Bu durumun temelinde de sekülerleşmenin sebep olduğu inanç zayıflığı ve inançtaki eksen kayması söz konusudur. Sekülerleşme, Allah'a ve ahirete imanın zayıflamasını berbaberinde getiriyor. Sekülerleşme ve pozitivizmin ruh ve düşünce dünyasında açmış olduğu yaralar, boşluklar maalesef deizm, ateizm ve agnostisizm girdabına düşmesi neticesini veriyor. Alkol ve uyuşturucu madde bağımlılığı, sanal kumar, toplumsal cinsiyet eşitliği, babasız aile ailesiz toplum projeleri ile yapılan kültürel dejenere, teşhircilik, rüşvet, torpil, iltimas, ihaleye fesat karıştırma gibi toplumsal ahlak, adalet ve hakkaniyet duygularını yıkan gayri ahlaki yaklaşımlar ve tutumlar geleceğimizi büyük bir girdaba ve kaosa doğru sürüklemektedir. Bir taraftan uzaya gittiğimiz şu günlerde; diğer taraftan toplum ve devlet olarak, hemen yanıbaşımızdaki atatoprağımız Filistin/Gazze konusunda hiçbirşey yapamamamız çelişkisi dip dalganın bizi nasıl çarptığının ve sahili selametten uzaklaştırdığının bariz bir alâmeti farikasıdır. LGBT derneklerinin, bölücü terörün siyasi uzantılarının ve düşman istihbarat örgütlerine çalışan etki ajanlarının medyada ve sosyal medyada eylemleri ve söylemleri ile arzı endam etmesi, dipdalganın boyutu hakkında bir kanaat verebilir.

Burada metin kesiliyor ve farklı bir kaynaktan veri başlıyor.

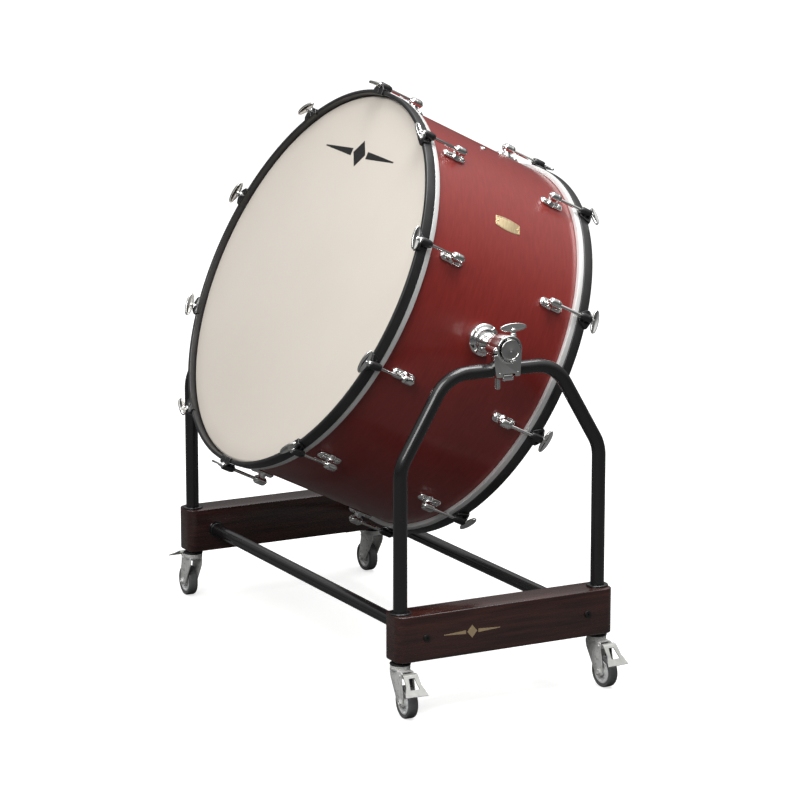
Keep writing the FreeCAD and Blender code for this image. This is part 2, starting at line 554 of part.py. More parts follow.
def brake_pedal(lifted):
    """Sheet-steel pedal: two arms on the rivet, a sloping windowed plate and the brake shoe."""
    arm_out, sheet = CHEEK_IN - GAP, 2.5
    pin = Vector(PEDAL_PIN_X, 0, PEDAL_PIN_Z)
    bridge_low, bridge_high = PEDAL_PIN_Z + 2, PEDAL_PIN_Z + 4.5
    eye = bar(4.6, pin - Y_AXIS * arm_out, pin + Y_AXIS * arm_out)
    between = box(Vector(PEDAL_PIN_X - 8, sheet - arm_out, 85), Vector(43, arm_out - sheet, 120))
    arms = box(Vector(PEDAL_PIN_X, -arm_out, PEDAL_PIN_Z - 4.6), Vector(46, arm_out, bridge_high))
    forked = union(eye, arms).cut(between)
    bridge = box(Vector(43, -18, bridge_low), Vector(54, 18, bridge_high))
    shoe = box(Vector(43, -6, 76.5), Vector(53, 6, bridge_low + EMBED))
    top, low = Vector(52, 0, bridge_high), Vector(88, 0, 61)
    down = low - top
    out = down.cross(Y_AXIS).normalize() * sheet

    def outline(stretch):
        points = []
        for share, half in stretch:
            points.append(top + down * share + Vector(0, half, 0))
        for share, half in reversed(stretch):
            points.append(top + down * share + Vector(0, -half, 0))
        return points

    plate = extruded(outline(((0, 18), (0.5, 19), (0.72, 24), (1, 28.5))), out)
    window = extruded([p - out for p in outline(((0.12, 7), (0.66, 12)))], out * 3)
    hole = bar(2.5 + RUNNING, pin - Y_AXIS * 30, pin + Y_AXIS * 30)
    pedal = union(forked, bridge, shoe, plate.cut(window)).cut(hole)
    if lifted:
        pedal.rotate(pin, Y_AXIS, -PEDAL_LIFT)
    return pedal


def corner_place(side_x, side_y, swivel):
    """The caster frame at one corner, with the wheel trailing outward."""
    outward = 0.0 if side_x > 0 else 180.0
    return Placement(Vector(side_x * FRAME_X, side_y * LEG_Y, 0), Rotation(Z_AXIS, outward + swivel))


os.makedirs("parts", exist_ok=True)

# ---- drum nodes ----
save("shell", placed(shell(), DRUM_PLACE))
save("reinforcing_rings", *[placed(s, DRUM_PLACE) for s in both_ends(reinforcing_ring())])
save("flesh_hoops", *[placed(s, DRUM_PLACE) for s in both_ends(flesh_hoop())])
for name, solid in zip(("front", "rear"), both_ends(head())):
    save(f"head_{name}", placed(solid, DRUM_PLACE))
for name, solid in zip(("front", "rear"), both_ends(counterhoop())):
    save(f"counterhoop_{name}", placed(solid, DRUM_PLACE))
TENSION = [DRUM_PLACE.multiply(place) for place in rod_places()]
save("claws", *[placed(claw(), place) for place in TENSION])
save("lugs", *[placed(lug(), place) for place in TENSION])
save("lug_screws", *[placed(lug_screw(z), place) for place in TENSION for z in screw_heights()])
ROD = tension_rod()
for i, place in enumerate(TENSION):
    end = "front" if i < RODS_PER_HEAD else "rear"
    save(f"tension_rod_{end}_{i % RODS_PER_HEAD + 1}", placed(ROD, place))
save("vent_grommet", placed(vent_grommet(), DRUM_PLACE))
save("maker_plate", placed(maker_plate(), DRUM_PLACE))
save("pivot_bosses", pivot_boss(), mirrored_x(pivot_boss()))
save("pivot_shafts", pivot_shaft(), mirrored_x(pivot_shaft()))

# ---- stand nodes ----
HANDS = (("right", Part.Shape.copy), ("left", mirrored_x))
for name, hand in HANDS:
    save(f"base_beam_{name}", hand(base_beam()))
    save(f"side_frame_{name}", hand(side_frame()))
    save(f"tilt_wing_{name}", hand(wing_screw()))
for name, make in (("clamp_bodies", clamp_body), ("shaft_straps", shaft_strap), ("clamp_jaws", clamp_jaw),
                   ("clamp_bolts", clamp_bolt)):
    save(name, make(), mirrored_x(make()))
save("leg_collars", *[hand(leg_collar(s * LEG_Y)) for s in (-1, 1) for _, hand in HANDS])
save("crossbars", *[crossbar(s * CROSSBAR_Y) for s in (-1, 1)])
save("crossbar_bolts", *[hand(crossbar_bolt(s * CROSSBAR_Y)) for s in (-1, 1) for _, hand in HANDS])

# ---- caster nodes ----
save("caster_stems", *[placed(caster_stem(), corner_place(x, y, swivel)) for _, x, y, swivel, _ in CORNERS])
for name, side_x, side_y, swivel, lifted in CORNERS:
    place = corner_place(side_x, side_y, swivel)
    save(f"caster_fork_{name}", *[placed(s, place) for s in (caster_fork(), caster_axle(), pedal_rivet())])
    save(f"caster_wheel_{name}", *[placed(s, place) for s in wheel()])
    save(f"brake_pedal_{name}", placed(brake_pedal(lifted), place))
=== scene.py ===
import math

import bmesh
import bpy
from mathutils import Matrix, Vector


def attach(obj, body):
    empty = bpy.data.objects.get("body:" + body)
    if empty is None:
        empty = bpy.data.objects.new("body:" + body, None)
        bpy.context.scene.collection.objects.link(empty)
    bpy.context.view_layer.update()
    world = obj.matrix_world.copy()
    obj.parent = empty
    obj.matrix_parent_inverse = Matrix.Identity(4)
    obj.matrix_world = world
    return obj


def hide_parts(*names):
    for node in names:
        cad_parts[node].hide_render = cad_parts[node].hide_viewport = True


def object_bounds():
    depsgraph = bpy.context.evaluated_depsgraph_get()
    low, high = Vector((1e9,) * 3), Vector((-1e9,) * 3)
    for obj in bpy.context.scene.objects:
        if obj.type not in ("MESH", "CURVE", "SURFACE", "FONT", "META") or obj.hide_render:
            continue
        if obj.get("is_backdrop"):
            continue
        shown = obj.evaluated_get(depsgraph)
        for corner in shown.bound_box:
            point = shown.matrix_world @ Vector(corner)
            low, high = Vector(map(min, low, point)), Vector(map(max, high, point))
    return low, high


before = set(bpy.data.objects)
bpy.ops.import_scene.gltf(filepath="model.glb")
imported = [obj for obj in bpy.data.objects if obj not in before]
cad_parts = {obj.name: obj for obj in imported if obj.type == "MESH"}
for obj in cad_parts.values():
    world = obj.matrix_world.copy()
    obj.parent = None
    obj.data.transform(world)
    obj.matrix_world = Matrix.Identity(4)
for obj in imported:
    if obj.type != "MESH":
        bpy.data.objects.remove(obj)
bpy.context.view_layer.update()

# --------------------------------------------------------------------
# Shell. A plywood cylinder bent round a mould and scarf-jointed, its outside veneered, stained
# burgundy and sprayed with clear gloss. Both ends are bevelled to a narrow bearing edge.

SHELL_R = 0.457
SHELL_HALF = 0.2286
SHELL_WALL = 0.01
REST_TILT = math.radians(26.4)
DRUM_CENTRE = Vector((0, 0, 0.8))
# the drum's own frame: Z along its axis towards the front head, X along the tilt axis
DRUM = Matrix.Translation(DRUM_CENTRE) @ Matrix.Rotation(math.pi / 2 - REST_TILT, 4, "X")


def lathe(profile, steps=48):
    """A closed solid of revolution about Z from (radius, height) points."""
    bm = bmesh.new()
    verts = [bm.verts.new((r, 0, h)) for r, h in profile]
    edges = [bm.edges.new(pair) for pair in zip(verts, verts[1:])]
    if profile[0][0] > 0 and profile[-1][0] > 0:
        edges.append(bm.edges.new((verts[-1], verts[0])))
    bmesh.ops.spin(bm, geom=verts + edges, cent=(0, 0, 0), axis=(0, 0, 1), angle=2 * math.pi,
                   steps=steps, use_merge=True)
    bmesh.ops.remove_doubles(bm, verts=bm.verts, dist=1e-6)
    bmesh.ops.recalc_face_normals(bm, faces=bm.faces)
    return bm


def at(x, y, z):
    """A move along the three axes."""
    return Matrix.Translation((x, y, z))


def placed(bm, place):
    """The same mesh after a move and turn."""
    bmesh.ops.transform(bm, matrix=place, verts=bm.verts)
    return bm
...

Bütün bu sorunların çözümü ekonominin iyileştirilmesi, insanların cebine daha fazla paranın girmesi değildir. Zira insanlar kanaat sahibi olmadığı müddetçe bir vadi dolusu altını olsa ikinci vadiyi istemektedir. Çünkü sosyolojik, psikolojik, ahlaki ve manevi aynı sorunlar; ekonomisi Türkiye'den çok çok iyi olan toplumlarda da görülmektedir. Bunun çözümü, kendi kültür ve medeniyet kodlarımıza, manevi genetiğimize dönebilmektir. Bu da ancak ve ancak eğitimle mümkün olabilir. Eğitim derken de kastımız sadece insanları 12 yıl 16 yıl boyunca sıralarda oturtup, neticesinde diploma vermek değildir. Eğitimden kastımız, müfredatı fullbright anlaşması kapsamında belirlenmemiş, hayata bakışını değiştirecek, şuur kazandıracak, ahlaki, milli ve manevi aidiyeti sağlayacak bir eğitimdir. Sınıf geçme şartına bağlanmamış, eser bitirmeyi esas alan, topluma istikbal ve istiklâl mefkuresi kazandıracak, kökleri kendi tarihine sıkı sıkıya bağlı, dalları geleceğe uzanan, öğretilmiş çaresizlikten ve eziklik psikolojisinden kurtaracak bir eğitimle mümkündür. Bunu sağlayamadığımız müddetçe her gün de uzaya bir astronot göndersek; dip dalga toplumu siyonist yamyamların sinagog dehlizlerinde kurguladığı bataklığa doğru sürüklemeye devam edecektir.